Juliana Hatfield’s inherent melancholy is oddly comforting—mostly because her misery-chick persona never devolves into caricature or insincerity. In fact, the onetime Blake Babies member/longtime solo artist perfects the art of tasteful longing and nostalgia on How to Walk Away, her latest effort.

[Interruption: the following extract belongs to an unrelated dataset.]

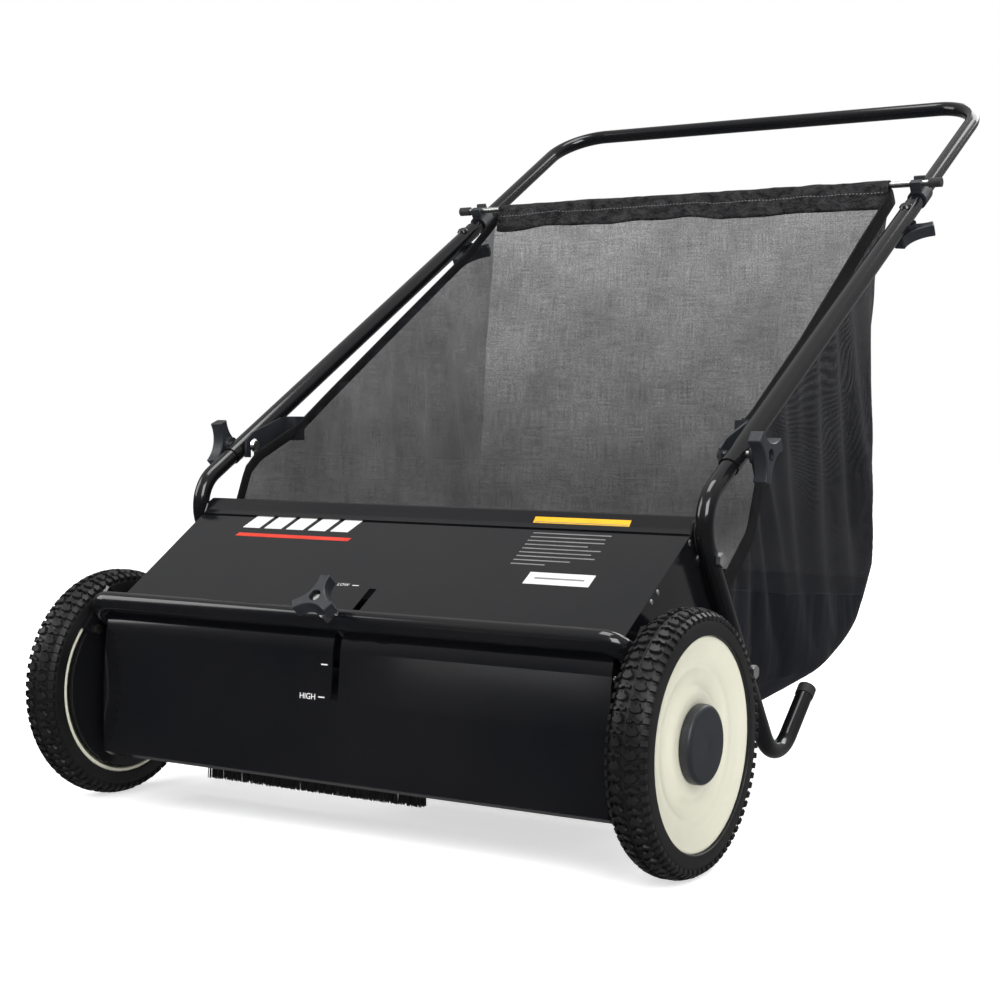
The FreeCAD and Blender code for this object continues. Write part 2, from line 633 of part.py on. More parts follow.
# the left side panel is drawn back below the knee, and the right one reaches forward to the top of the deck
BAG_FRONT_LEFT = [(146.0, 180.0), (172.0, 222.0), (225.0, 262.0), (282.0, 306.0), (303.0, 358.0), (285.0, 392.0),
                  (240.0, 412.0)]
BAG_FRONT_RIGHT = [(142.0, 190.0), (134.0, 262.0), (131.0, 322.0), (150.0, 366.0), (172.0, 384.0), (240.0, 412.0)]


def side_panel(front):
    """A left side panel of the bag: flat, with the back's outline, then front's points, then the hem under the tube."""
    outline = [at(BAG_X - BAG_T, p) for p in BAG_BACK]
    edges = rounded_edges(outline, BAG_BACK_BENDS)
    rest = [outline[-1]] + [at(BAG_X - BAG_T, p) for p in front] + [outline[0]]
    edges += [Part.LineSegment(a, b).toShape() for a, b in zip(rest, rest[1:])]
    return Part.Face(Part.Wire(Part.sortEdges(edges)[0])).extrude(V(BAG_T, 0, 0))


def make_bag():
    """Two side panels and one long panel that is both the back and the floor. The top and front are open."""
    long_panel = folded_sheet(BAG_BACK[::-1], BAG_BACK_BENDS[::-1], BAG_T, -BAG_X, BAG_X)
    rod = along_handle(ROD_AT, ROD_OVER)
    sleeve = ring_bar(-BAG_X + 8, BAG_X - 8, rod, ROD_R + 4, ROD_R)
    solid = fused([long_panel, side_panel(BAG_FRONT_LEFT), mirrored(side_panel(BAG_FRONT_RIGHT)), sleeve])
    save("bag", solid.cut(round_bar(-BAG_X, BAG_X, rod, ROD_R)))
    save("bag_rod", round_bar(-ROD_END_X + 4, ROD_END_X - 4, rod, ROD_R))
    cap = round_bar(ROD_END_X - 16, ROD_END_X, rod, 6.0).cut(
        round_bar(ROD_END_X - 17, ROD_END_X - 4, rod, ROD_R))
    save("rod_caps", Part.makeCompound([cap, mirrored(cap)]))
    save_pair("bag_tab", bag_tab())


TAB_OUTLINE = [(172.0, 377.0), (173.0, 398.0), (186.0, 407.0), (240.0, 424.0), (264.0, 425.0), (264.0, 398.0),
               (246.0, 398.0), (215.0, 385.0), (198.0, 376.0)]
TAB_FOOT = [(246.0, 396.0), (264.0, 396.0), (264.0, 425.0), (246.0, 425.0)]


def bag_tab():
    """A hanger plate with an open slot that drops over the lower clamp bolt, inboard of the tube."""
    x1 = TUBE_X - SLEEVE_OD / 2 - 2
    x0 = x1 - 3
    plate = flat_plate(TAB_OUTLINE, x0, x1)
    slot = Part.makeBox(x1 - x0 + 2, 8.6, 40, V(x0 - 1, KNEE[0] - 4.3, KNEE[1] - 40))
    plate = plate.cut(slot)
    plate = plate.cut(round_bar(x0 - 1, x1 + 1, KNEE, 4.3))
    return plate.fuse(flat_plate(TAB_FOOT, BAG_X, x1)).removeSplitter()


def make_rod_clips():
    """Plastic saddles on the upper tubes, each with an open hook that the bag rod drops into."""
    n = handle_normal()
    u = V(0, math.cos(HANDLE_ANGLE), math.sin(HANDLE_ANGLE))
    centre = at(TUBE_X, along_handle(ROD_AT))
    collar = Part.makeCylinder(TUBE_OD / 2 + 3, 26, centre - u * 13, u)
    hook = Part.makeBox(14, 22, 17)
    hook.Placement = FreeCAD.Placement(centre - u * 11 + n * 6 + V(-7, 0, 0),
                                       FreeCAD.Rotation(V(1, 0, 0), math.degrees(HANDLE_ANGLE)))
    clip = collar.fuse(hook)
    clip = clip.cut(Part.makeCylinder(TUBE_OD / 2, 40, centre - u * 20, u))
    rod = along_handle(ROD_AT, ROD_OVER)
    clip = clip.cut(round_bar(TUBE_X - 20, TUBE_X + 20, rod, ROD_R + 0.3))
    mouth = Part.makeBox(40, 8.6, 40, V(TUBE_X - 20, rod[0] - 4.3, rod[1]))
    save_pair("rod_clip", clip.cut(mouth).removeSplitter())


os.makedirs("parts", exist_ok=True)
make_deck()
make_bushes()
make_handle()
make_handle_bolts()
make_knobs()
make_bail()
make_arm_plates()
make_axles()
make_clamp()
make_wheels()
make_gears()
make_brush()
make_bag()
make_rod_clips()
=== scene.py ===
"""Looks of a push lawn sweeper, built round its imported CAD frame.

Lengths are metres in the row frame. The helper mm() takes millimetres from the wheel axle instead: x across the
machine, y backwards from the axle line and z up from the ground.
"""
import json
import math
import random

import bmesh
import bpy
import numpy as np
from mathutils import Matrix, Vector, noise
from mathutils.geometry import delaunay_2d_cdt


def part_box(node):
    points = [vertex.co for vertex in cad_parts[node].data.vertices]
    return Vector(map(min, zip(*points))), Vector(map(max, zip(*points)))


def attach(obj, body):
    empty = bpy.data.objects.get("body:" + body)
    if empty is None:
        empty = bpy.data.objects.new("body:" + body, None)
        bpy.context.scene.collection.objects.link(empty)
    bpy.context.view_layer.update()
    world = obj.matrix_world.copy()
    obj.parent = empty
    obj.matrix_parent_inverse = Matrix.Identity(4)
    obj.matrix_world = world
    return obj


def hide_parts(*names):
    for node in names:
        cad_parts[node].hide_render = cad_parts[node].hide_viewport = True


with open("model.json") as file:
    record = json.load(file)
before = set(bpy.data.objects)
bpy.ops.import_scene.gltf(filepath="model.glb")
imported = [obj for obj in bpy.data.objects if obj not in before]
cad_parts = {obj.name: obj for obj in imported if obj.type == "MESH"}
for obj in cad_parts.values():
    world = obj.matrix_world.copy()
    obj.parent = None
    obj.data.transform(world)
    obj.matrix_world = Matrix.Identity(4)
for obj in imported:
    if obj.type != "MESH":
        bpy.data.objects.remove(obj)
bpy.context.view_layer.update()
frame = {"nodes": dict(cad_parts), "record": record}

tyre_low, tyre_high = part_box("tyre_left")
AXLE = (tyre_low + tyre_high) / 2
shaft_low, shaft_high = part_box("brush_shaft")
BRUSH = (shaft_low + shaft_high) / 2
rod_low, rod_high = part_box("bag_rod")
ROD = (rod_low + rod_high) / 2
SIDES = (("left", 1), ("right", -1))


# ---- helpers ------------------------------------------------------------------------------------------
def mm(x, y, z):
    return Vector((x / 1000, AXLE.y + y / 1000, z / 1000))


def add_mesh(name, points, faces, body, smooth=True):
    """A new object from points and faces, with its normals facing out, riding on a body."""
    mesh = bpy.data.meshes.new(name)
    mesh.from_pydata([tuple(p) for p in points], [], faces)
    return add_object(name, mesh, body, smooth)


def add_object(name, mesh, body, smooth=True):
    made = bmesh.new()
    made.from_mesh(mesh)
    bmesh.ops.remove_doubles(made, verts=made.verts, dist=1e-6)
    bmesh.ops.recalc_face_normals(made, faces=made.faces)
    made.to_mesh(mesh)
    made.free()
    mesh.update()
    for face in mesh.polygons:
        face.use_smooth = smooth
    obj = bpy.data.objects.new(name, mesh)
    bpy.context.scene.collection.objects.link(obj)
    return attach(obj, body)


def paint(obj, *materials):
    obj.data.materials.clear()
    for m in materials:
        obj.data.materials.append(m)


def smooth_by_angle(obj, degrees):
    mesh = obj.data
    mesh.set_sharp_from_angle(angle=math.radians(degrees))
    for face in mesh.polygons:
        face.use_smooth = True


def rounded_path(points, radii, step):
    """Evenly spaced points, about step apart, on a polyline whose inner corners are tangent arcs."""
    dense = [np.array(points[0], float)]
    for before, corner, after, r in zip(points, points[1:], points[2:], radii):
        before, corner, after = (np.array(p, float) for p in (before, corner, after))
        to_corner = (corner - before) / np.linalg.norm(corner - before)
        away = (after - corner) / np.linalg.norm(after - corner)
        turn = math.acos(max(-1.0, min(1.0, float(to_corner @ away))))
        run = min(r * math.tan(turn / 2), np.linalg.norm(corner - before) / 2, np.linalg.norm(after - corner) / 2)
        for i in range(13):
            t = i / 12
            dense.append((1 - t) ** 2 * (corner - to_corner * run) + 2 * t * (1 - t) * corner
                         + t ** 2 * (corner + away * run))
    dense.append(np.array(points[-1], float))
    return resampled(dense, step)


def resampled(points, step):
    points = np.array(points, float)
    along = np.concatenate([[0], np.cumsum(np.linalg.norm(np.diff(points, axis=0), axis=1))])
    count = max(2, int(round(along[-1] / step)) + 1)
    at = np.linspace(0, along[-1], count)
    return np.stack([np.interp(at, along, points[:, k]) for k in range(points.shape[1])], axis=1)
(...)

Produced by Andy Chase of Ivy, Walk Away benefits from his sophisti-pop influence in the form of subtle electronic beats and plenty of smoothed-over piano, helping Hatfield shed the little-girl flourishes of past releases. “I finally wised up, but the fact remains I stayed too long,” Hatfield sings on “The Fact Remains,” her flat, resigned vocals matched by minor-chord acoustic strums. “This Lonely Love”—a duet with The Psychedelic Furs’ Richard Butler—is just as its name implies, a keening, string-frosted lament reminiscent of a swinging ’60s hit. Matthew Caws of Nada Surf joins her on the lullaby “Such a Beautiful Girl,” while downcast keyboards and layers of breathy harmonies give way to strings on the ethereal “Shining On.”

As with most Hatfield solo albums of late, the middling tempos and overwhelming melancholy can grow cloying. Walk Away might have made a greater impact had it contained more songs in the vein of self-empowered rocker “Now I’m Gone,” which gains its muscle thanks to a riff nicked from the Stones.